The problem » Write out the data again in full, exactly as it reads.

┄┄┄┄┄┄┄┄┄┄

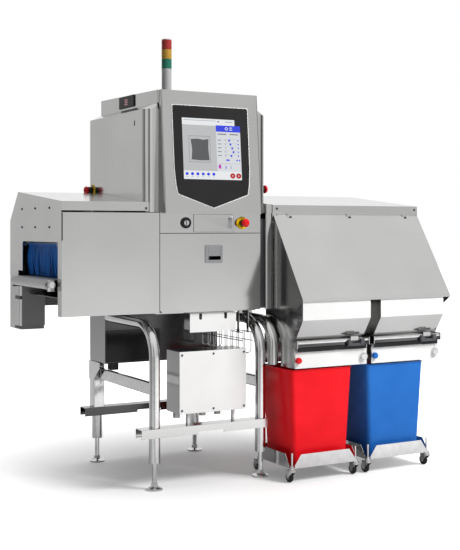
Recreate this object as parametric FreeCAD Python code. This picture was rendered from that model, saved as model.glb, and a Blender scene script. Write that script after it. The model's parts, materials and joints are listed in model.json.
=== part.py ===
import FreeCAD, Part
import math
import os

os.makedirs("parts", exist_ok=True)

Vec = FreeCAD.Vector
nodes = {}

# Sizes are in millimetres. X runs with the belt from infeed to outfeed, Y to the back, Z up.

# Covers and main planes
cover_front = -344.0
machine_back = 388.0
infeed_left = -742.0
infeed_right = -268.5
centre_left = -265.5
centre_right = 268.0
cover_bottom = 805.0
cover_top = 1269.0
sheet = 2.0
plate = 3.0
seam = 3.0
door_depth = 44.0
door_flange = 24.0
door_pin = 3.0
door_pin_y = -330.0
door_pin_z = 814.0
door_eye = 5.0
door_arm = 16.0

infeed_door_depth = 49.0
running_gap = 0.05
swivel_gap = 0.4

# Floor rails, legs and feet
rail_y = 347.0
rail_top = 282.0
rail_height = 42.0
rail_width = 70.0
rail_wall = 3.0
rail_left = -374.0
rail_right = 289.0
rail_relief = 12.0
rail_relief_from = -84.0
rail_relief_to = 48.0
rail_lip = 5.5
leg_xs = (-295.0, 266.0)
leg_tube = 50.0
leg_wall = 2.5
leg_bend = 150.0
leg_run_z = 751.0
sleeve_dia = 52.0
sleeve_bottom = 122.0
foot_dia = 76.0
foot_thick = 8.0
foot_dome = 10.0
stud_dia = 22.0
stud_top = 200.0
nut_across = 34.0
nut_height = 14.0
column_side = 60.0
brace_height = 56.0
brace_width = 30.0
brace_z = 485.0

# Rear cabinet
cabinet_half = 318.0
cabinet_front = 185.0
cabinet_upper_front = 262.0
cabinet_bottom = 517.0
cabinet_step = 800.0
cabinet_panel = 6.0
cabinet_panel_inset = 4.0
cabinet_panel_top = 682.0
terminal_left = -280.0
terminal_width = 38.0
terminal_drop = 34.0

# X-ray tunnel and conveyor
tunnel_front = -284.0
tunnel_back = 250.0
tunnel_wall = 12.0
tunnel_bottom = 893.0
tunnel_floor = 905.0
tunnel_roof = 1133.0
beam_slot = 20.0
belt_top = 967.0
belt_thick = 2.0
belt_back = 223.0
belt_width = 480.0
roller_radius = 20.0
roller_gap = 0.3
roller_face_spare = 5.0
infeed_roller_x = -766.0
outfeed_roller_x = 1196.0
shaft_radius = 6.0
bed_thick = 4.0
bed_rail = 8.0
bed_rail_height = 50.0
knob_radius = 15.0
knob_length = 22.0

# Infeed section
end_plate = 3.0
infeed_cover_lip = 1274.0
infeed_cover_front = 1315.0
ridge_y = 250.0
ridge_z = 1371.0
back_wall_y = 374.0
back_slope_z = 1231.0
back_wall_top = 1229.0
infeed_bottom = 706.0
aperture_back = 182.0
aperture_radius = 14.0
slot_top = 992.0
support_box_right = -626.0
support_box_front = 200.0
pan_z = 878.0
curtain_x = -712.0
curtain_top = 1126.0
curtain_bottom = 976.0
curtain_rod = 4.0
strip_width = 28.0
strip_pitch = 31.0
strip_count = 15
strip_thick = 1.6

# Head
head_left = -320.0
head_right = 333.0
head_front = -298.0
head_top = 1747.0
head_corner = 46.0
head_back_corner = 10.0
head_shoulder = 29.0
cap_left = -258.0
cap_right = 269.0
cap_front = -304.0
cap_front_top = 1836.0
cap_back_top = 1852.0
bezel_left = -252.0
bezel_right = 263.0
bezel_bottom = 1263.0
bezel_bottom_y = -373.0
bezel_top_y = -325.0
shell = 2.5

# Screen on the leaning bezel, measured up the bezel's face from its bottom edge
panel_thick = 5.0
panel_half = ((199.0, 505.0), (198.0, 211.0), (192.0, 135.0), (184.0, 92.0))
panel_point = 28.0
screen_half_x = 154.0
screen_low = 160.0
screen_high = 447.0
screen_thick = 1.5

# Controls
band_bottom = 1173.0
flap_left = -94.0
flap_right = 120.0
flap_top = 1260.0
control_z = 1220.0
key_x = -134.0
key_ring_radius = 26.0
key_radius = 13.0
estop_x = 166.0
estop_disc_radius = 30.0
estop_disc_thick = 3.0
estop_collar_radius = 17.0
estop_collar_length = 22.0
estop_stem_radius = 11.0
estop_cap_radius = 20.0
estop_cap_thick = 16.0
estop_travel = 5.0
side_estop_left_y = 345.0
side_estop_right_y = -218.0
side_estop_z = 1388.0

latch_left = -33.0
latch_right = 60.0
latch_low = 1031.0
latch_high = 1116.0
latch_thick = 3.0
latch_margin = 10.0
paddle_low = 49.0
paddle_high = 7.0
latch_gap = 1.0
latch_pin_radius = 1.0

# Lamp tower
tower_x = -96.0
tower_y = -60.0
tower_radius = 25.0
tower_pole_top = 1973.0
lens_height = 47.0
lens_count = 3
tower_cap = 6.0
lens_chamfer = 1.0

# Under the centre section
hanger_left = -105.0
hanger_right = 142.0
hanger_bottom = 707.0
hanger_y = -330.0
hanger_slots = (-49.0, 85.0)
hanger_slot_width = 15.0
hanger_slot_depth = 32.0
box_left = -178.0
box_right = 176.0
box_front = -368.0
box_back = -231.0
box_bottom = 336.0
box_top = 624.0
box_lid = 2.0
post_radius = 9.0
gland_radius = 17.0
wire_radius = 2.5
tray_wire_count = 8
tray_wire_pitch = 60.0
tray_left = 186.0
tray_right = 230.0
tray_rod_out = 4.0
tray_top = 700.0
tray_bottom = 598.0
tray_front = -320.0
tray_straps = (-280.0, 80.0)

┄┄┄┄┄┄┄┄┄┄

Output for this task »
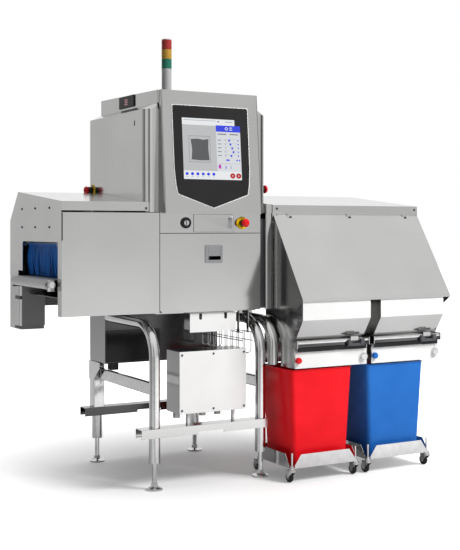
Recreate this object as parametric FreeCAD Python code. This picture was rendered from that model, saved as model.glb, and a Blender scene script. Write that script after it. The model's parts, materials and joints are listed in model.json.
=== part.py ===
import FreeCAD, Part
import math
import os

os.makedirs("parts", exist_ok=True)

Vec = FreeCAD.Vector
nodes = {}

# Sizes are in millimetres. X runs with the belt from infeed to outfeed, Y to the back, Z up.

# Covers and main planes
cover_front = -344.0
machine_back = 388.0
infeed_left = -742.0
infeed_right = -268.5
centre_left = -265.5
centre_right = 268.0
cover_bottom = 805.0
cover_top = 1269.0
sheet = 2.0
plate = 3.0
seam = 3.0
door_depth = 44.0
door_flange = 24.0
door_pin = 3.0
door_pin_y = -330.0
door_pin_z = 814.0
door_eye = 5.0
door_arm = 16.0

infeed_door_depth = 49.0
running_gap = 0.05
swivel_gap = 0.4

# Floor rails, legs and feet
rail_y = 347.0
rail_top = 282.0
rail_height = 42.0
rail_width = 70.0
rail_wall = 3.0
rail_left = -374.0
rail_right = 289.0
rail_relief = 12.0
rail_relief_from = -84.0
rail_relief_to = 48.0
rail_lip = 5.5
leg_xs = (-295.0, 266.0)
leg_tube = 50.0
leg_wall = 2.5
leg_bend = 150.0
leg_run_z = 751.0
sleeve_dia = 52.0
sleeve_bottom = 122.0
foot_dia = 76.0
foot_thick = 8.0
foot_dome = 10.0
stud_dia = 22.0
stud_top = 200.0
nut_across = 34.0
nut_height = 14.0
column_side = 60.0
brace_height = 56.0
brace_width = 30.0
brace_z = 485.0

# Rear cabinet
cabinet_half = 318.0
cabinet_front = 185.0
cabinet_upper_front = 262.0
cabinet_bottom = 517.0
cabinet_step = 800.0
cabinet_panel = 6.0
cabinet_panel_inset = 4.0
cabinet_panel_top = 682.0
terminal_left = -280.0
terminal_width = 38.0
terminal_drop = 34.0

# X-ray tunnel and conveyor
tunnel_front = -284.0
tunnel_back = 250.0
tunnel_wall = 12.0
tunnel_bottom = 893.0
tunnel_floor = 905.0
tunnel_roof = 1133.0
beam_slot = 20.0
belt_top = 967.0
belt_thick = 2.0
belt_back = 223.0
belt_width = 480.0
roller_radius = 20.0
roller_gap = 0.3
roller_face_spare = 5.0
infeed_roller_x = -766.0
outfeed_roller_x = 1196.0
shaft_radius = 6.0
bed_thick = 4.0
bed_rail = 8.0
bed_rail_height = 50.0
knob_radius = 15.0
knob_length = 22.0

# Infeed section
end_plate = 3.0
infeed_cover_lip = 1274.0
infeed_cover_front = 1315.0
ridge_y = 250.0
ridge_z = 1371.0
back_wall_y = 374.0
back_slope_z = 1231.0
back_wall_top = 1229.0
infeed_bottom = 706.0
aperture_back = 182.0
aperture_radius = 14.0
slot_top = 992.0
support_box_right = -626.0
support_box_front = 200.0
pan_z = 878.0
curtain_x = -712.0
curtain_top = 1126.0
curtain_bottom = 976.0
curtain_rod = 4.0
strip_width = 28.0
strip_pitch = 31.0
strip_count = 15
strip_thick = 1.6

# Head
head_left = -320.0
head_right = 333.0
head_front = -298.0
head_top = 1747.0
head_corner = 46.0
head_back_corner = 10.0
head_shoulder = 29.0
cap_left = -258.0
cap_right = 269.0
cap_front = -304.0
cap_front_top = 1836.0
cap_back_top = 1852.0
bezel_left = -252.0
bezel_right = 263.0
bezel_bottom = 1263.0
bezel_bottom_y = -373.0
bezel_top_y = -325.0
shell = 2.5

# Screen on the leaning bezel, measured up the bezel's face from its bottom edge
panel_thick = 5.0
panel_half = ((199.0, 505.0), (198.0, 211.0), (192.0, 135.0), (184.0, 92.0))
panel_point = 28.0
screen_half_x = 154.0
screen_low = 160.0
screen_high = 447.0
screen_thick = 1.5

# Controls
band_bottom = 1173.0
flap_left = -94.0
flap_right = 120.0
flap_top = 1260.0
control_z = 1220.0
key_x = -134.0
key_ring_radius = 26.0
key_radius = 13.0
estop_x = 166.0
estop_disc_radius = 30.0
estop_disc_thick = 3.0
estop_collar_radius = 17.0
estop_collar_length = 22.0
estop_stem_radius = 11.0
estop_cap_radius = 20.0
estop_cap_thick = 16.0
estop_travel = 5.0
side_estop_left_y = 345.0
side_estop_right_y = -218.0
side_estop_z = 1388.0

latch_left = -33.0
latch_right = 60.0
latch_low = 1031.0
latch_high = 1116.0
latch_thick = 3.0
latch_margin = 10.0
paddle_low = 49.0
paddle_high = 7.0
latch_gap = 1.0
latch_pin_radius = 1.0

# Lamp tower
tower_x = -96.0
tower_y = -60.0
tower_radius = 25.0
tower_pole_top = 1973.0
lens_height = 47.0
lens_count = 3
tower_cap = 6.0
lens_chamfer = 1.0

# Under the centre section
hanger_left = -105.0
hanger_right = 142.0
hanger_bottom = 707.0
hanger_y = -330.0
hanger_slots = (-49.0, 85.0)
hanger_slot_width = 15.0
hanger_slot_depth = 32.0
box_left = -178.0
box_right = 176.0
box_front = -368.0
box_back = -231.0
box_bottom = 336.0
box_top = 624.0
box_lid = 2.0
post_radius = 9.0
gland_radius = 17.0
wire_radius = 2.5
tray_wire_count = 8
tray_wire_pitch = 60.0
tray_left = 186.0
tray_right = 230.0
tray_rod_out = 4.0
tray_top = 700.0
tray_bottom = 598.0
tray_front = -320.0
tray_straps = (-280.0, 80.0)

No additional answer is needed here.